→ INSTRUCTIONS TO FOLLOW
Give back the entire listing verbatim.

→ RECORDS FOR PROCESSING
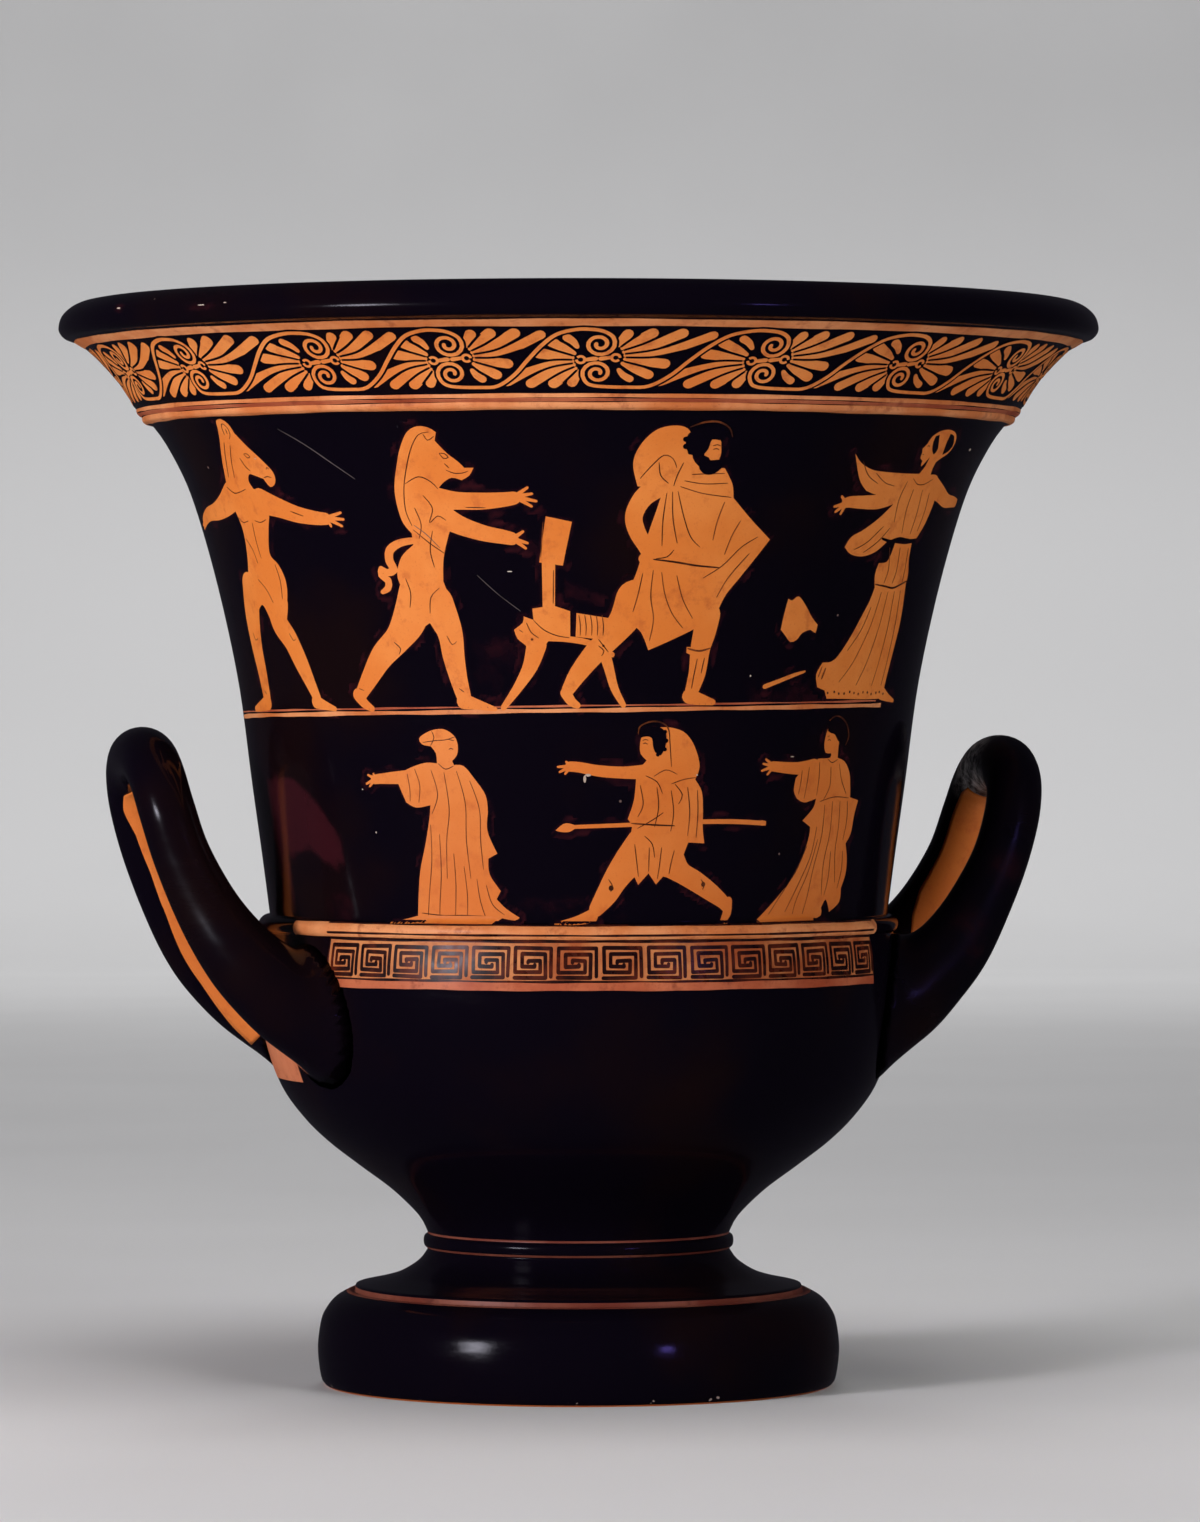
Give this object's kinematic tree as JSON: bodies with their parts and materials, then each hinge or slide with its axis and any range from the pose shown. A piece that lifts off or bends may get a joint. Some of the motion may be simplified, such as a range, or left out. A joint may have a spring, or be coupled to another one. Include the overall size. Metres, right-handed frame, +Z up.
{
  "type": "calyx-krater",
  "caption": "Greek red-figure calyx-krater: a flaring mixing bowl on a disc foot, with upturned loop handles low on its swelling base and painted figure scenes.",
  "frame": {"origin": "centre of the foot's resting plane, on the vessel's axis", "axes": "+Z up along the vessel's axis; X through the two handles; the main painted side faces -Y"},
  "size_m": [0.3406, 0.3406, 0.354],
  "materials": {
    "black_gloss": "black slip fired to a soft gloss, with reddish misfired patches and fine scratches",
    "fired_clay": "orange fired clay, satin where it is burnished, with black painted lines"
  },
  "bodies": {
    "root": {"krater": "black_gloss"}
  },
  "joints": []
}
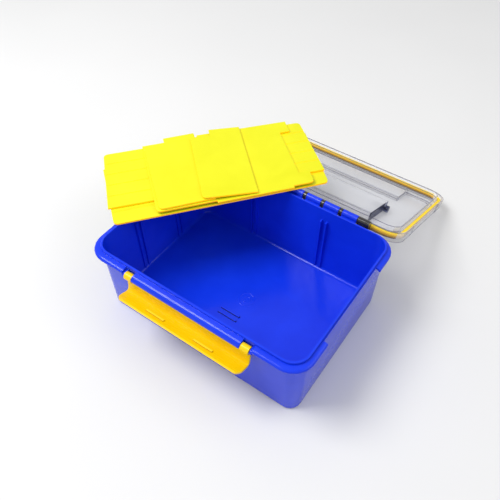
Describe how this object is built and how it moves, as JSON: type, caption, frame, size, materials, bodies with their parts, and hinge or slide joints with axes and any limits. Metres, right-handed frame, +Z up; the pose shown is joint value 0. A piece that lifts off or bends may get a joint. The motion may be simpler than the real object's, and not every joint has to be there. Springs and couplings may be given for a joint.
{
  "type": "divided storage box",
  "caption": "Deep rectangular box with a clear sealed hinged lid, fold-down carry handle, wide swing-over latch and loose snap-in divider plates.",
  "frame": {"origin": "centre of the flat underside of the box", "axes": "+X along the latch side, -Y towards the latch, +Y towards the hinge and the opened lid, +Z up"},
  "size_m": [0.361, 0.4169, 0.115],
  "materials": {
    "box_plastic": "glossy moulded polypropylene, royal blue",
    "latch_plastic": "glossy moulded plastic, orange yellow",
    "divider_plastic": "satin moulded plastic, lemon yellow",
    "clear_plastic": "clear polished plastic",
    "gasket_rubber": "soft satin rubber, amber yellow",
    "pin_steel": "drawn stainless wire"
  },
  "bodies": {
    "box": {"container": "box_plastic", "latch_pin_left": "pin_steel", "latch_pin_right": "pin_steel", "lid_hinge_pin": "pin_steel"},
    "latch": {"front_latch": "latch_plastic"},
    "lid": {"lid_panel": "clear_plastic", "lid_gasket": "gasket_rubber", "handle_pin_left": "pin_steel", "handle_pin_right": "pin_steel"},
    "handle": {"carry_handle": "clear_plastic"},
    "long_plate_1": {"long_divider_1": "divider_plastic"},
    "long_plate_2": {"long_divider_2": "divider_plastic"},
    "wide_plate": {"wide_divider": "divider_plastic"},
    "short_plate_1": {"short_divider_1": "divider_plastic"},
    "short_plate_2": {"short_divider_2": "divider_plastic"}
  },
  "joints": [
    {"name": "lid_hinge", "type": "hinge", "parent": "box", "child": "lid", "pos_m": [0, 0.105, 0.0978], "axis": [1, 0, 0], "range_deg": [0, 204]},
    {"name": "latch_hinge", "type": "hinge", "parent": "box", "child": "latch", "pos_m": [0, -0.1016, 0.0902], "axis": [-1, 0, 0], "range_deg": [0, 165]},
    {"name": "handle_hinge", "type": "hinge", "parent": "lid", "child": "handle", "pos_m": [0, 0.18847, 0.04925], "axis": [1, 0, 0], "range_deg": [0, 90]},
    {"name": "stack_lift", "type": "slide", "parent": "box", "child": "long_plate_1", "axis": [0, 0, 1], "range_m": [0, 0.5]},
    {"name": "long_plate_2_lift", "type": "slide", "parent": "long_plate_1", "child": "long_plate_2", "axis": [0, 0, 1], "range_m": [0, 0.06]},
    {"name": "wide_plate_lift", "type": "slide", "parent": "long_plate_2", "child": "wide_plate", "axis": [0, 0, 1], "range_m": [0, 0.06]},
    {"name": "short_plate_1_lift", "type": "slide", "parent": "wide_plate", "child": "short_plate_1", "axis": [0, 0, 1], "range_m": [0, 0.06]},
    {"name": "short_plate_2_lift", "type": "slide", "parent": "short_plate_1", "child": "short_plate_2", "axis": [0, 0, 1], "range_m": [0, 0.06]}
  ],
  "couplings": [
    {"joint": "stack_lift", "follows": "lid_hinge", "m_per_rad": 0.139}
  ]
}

→ RESULT OF THE TASK
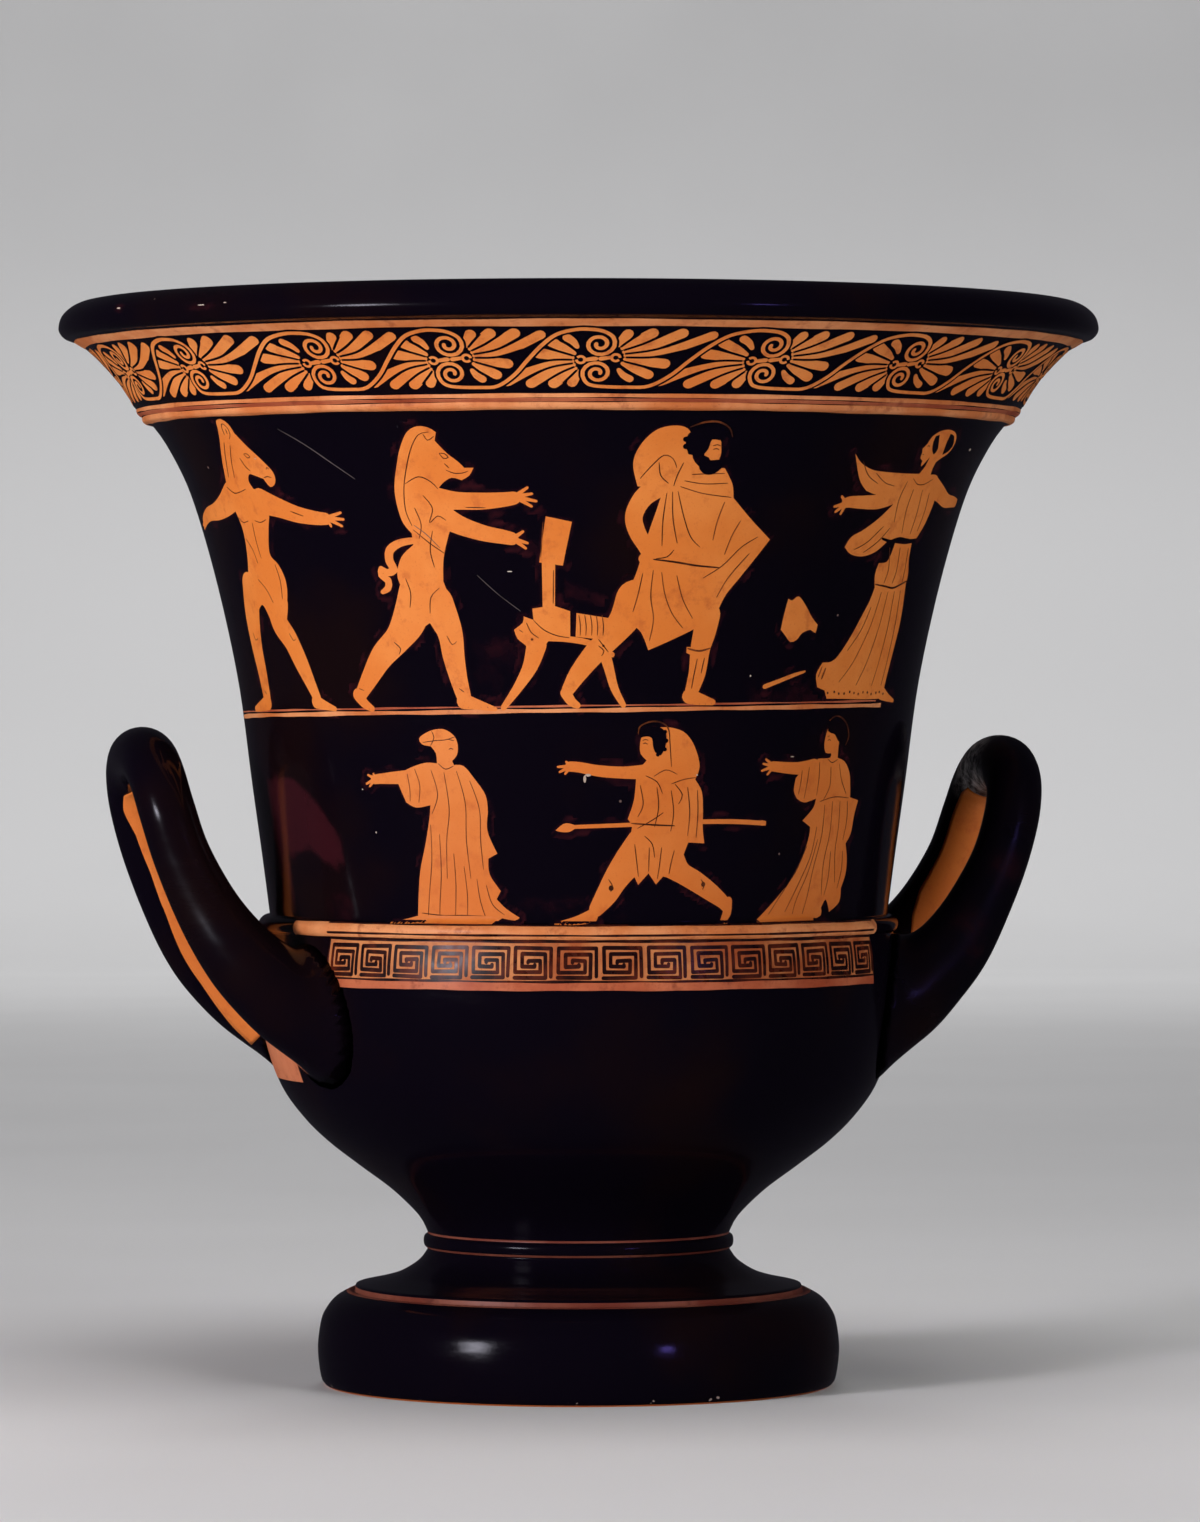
Give this object's kinematic tree as JSON: bodies with their parts and materials, then each hinge or slide with its axis and any range from the pose shown. A piece that lifts off or bends may get a joint. Some of the motion may be simplified, such as a range, or left out. A joint may have a spring, or be coupled to another one. Include the overall size. Metres, right-handed frame, +Z up.
{
  "type": "calyx-krater",
  "caption": "Greek red-figure calyx-krater: a flaring mixing bowl on a disc foot, with upturned loop handles low on its swelling base and painted figure scenes.",
  "frame": {"origin": "centre of the foot's resting plane, on the vessel's axis", "axes": "+Z up along the vessel's axis; X through the two handles; the main painted side faces -Y"},
  "size_m": [0.3406, 0.3406, 0.354],
  "materials": {
    "black_gloss": "black slip fired to a soft gloss, with reddish misfired patches and fine scratches",
    "fired_clay": "orange fired clay, satin where it is burnished, with black painted lines"
  },
  "bodies": {
    "root": {"krater": "black_gloss"}
  },
  "joints": []
}
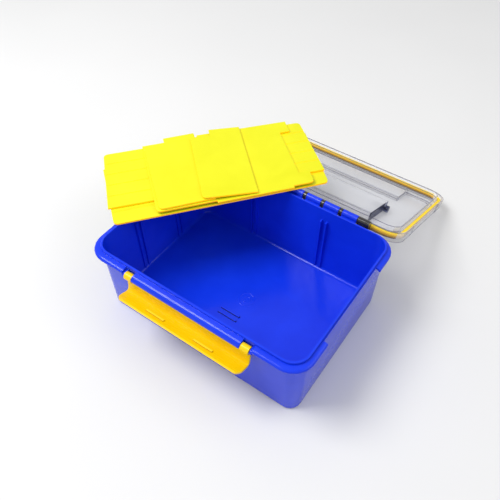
Describe how this object is built and how it moves, as JSON: type, caption, frame, size, materials, bodies with their parts, and hinge or slide joints with axes and any limits. Metres, right-handed frame, +Z up; the pose shown is joint value 0. A piece that lifts off or bends may get a joint. The motion may be simpler than the real object's, and not every joint has to be there. Springs and couplings may be given for a joint.
{
  "type": "divided storage box",
  "caption": "Deep rectangular box with a clear sealed hinged lid, fold-down carry handle, wide swing-over latch and loose snap-in divider plates.",
  "frame": {"origin": "centre of the flat underside of the box", "axes": "+X along the latch side, -Y towards the latch, +Y towards the hinge and the opened lid, +Z up"},
  "size_m": [0.361, 0.4169, 0.115],
  "materials": {
    "box_plastic": "glossy moulded polypropylene, royal blue",
    "latch_plastic": "glossy moulded plastic, orange yellow",
    "divider_plastic": "satin moulded plastic, lemon yellow",
    "clear_plastic": "clear polished plastic",
    "gasket_rubber": "soft satin rubber, amber yellow",
    "pin_steel": "drawn stainless wire"
  },
  "bodies": {
    "box": {"container": "box_plastic", "latch_pin_left": "pin_steel", "latch_pin_right": "pin_steel", "lid_hinge_pin": "pin_steel"},
    "latch": {"front_latch": "latch_plastic"},
    "lid": {"lid_panel": "clear_plastic", "lid_gasket": "gasket_rubber", "handle_pin_left": "pin_steel", "handle_pin_right": "pin_steel"},
    "handle": {"carry_handle": "clear_plastic"},
    "long_plate_1": {"long_divider_1": "divider_plastic"},
    "long_plate_2": {"long_divider_2": "divider_plastic"},
    "wide_plate": {"wide_divider": "divider_plastic"},
    "short_plate_1": {"short_divider_1": "divider_plastic"},
    "short_plate_2": {"short_divider_2": "divider_plastic"}
  },
  "joints": [
    {"name": "lid_hinge", "type": "hinge", "parent": "box", "child": "lid", "pos_m": [0, 0.105, 0.0978], "axis": [1, 0, 0], "range_deg": [0, 204]},
    {"name": "latch_hinge", "type": "hinge", "parent": "box", "child": "latch", "pos_m": [0, -0.1016, 0.0902], "axis": [-1, 0, 0], "range_deg": [0, 165]},
    {"name": "handle_hinge", "type": "hinge", "parent": "lid", "child": "handle", "pos_m": [0, 0.18847, 0.04925], "axis": [1, 0, 0], "range_deg": [0, 90]},
    {"name": "stack_lift", "type": "slide", "parent": "box", "child": "long_plate_1", "axis": [0, 0, 1], "range_m": [0, 0.5]},
    {"name": "long_plate_2_lift", "type": "slide", "parent": "long_plate_1", "child": "long_plate_2", "axis": [0, 0, 1], "range_m": [0, 0.06]},
    {"name": "wide_plate_lift", "type": "slide", "parent": "long_plate_2", "child": "wide_plate", "axis": [0, 0, 1], "range_m": [0, 0.06]},
    {"name": "short_plate_1_lift", "type": "slide", "parent": "wide_plate", "child": "short_plate_1", "axis": [0, 0, 1], "range_m": [0, 0.06]},
    {"name": "short_plate_2_lift", "type": "slide", "parent": "short_plate_1", "child": "short_plate_2", "axis": [0, 0, 1], "range_m": [0, 0.06]}
  ],
  "couplings": [
    {"joint": "stack_lift", "follows": "lid_hinge", "m_per_rad": 0.139}
  ]
}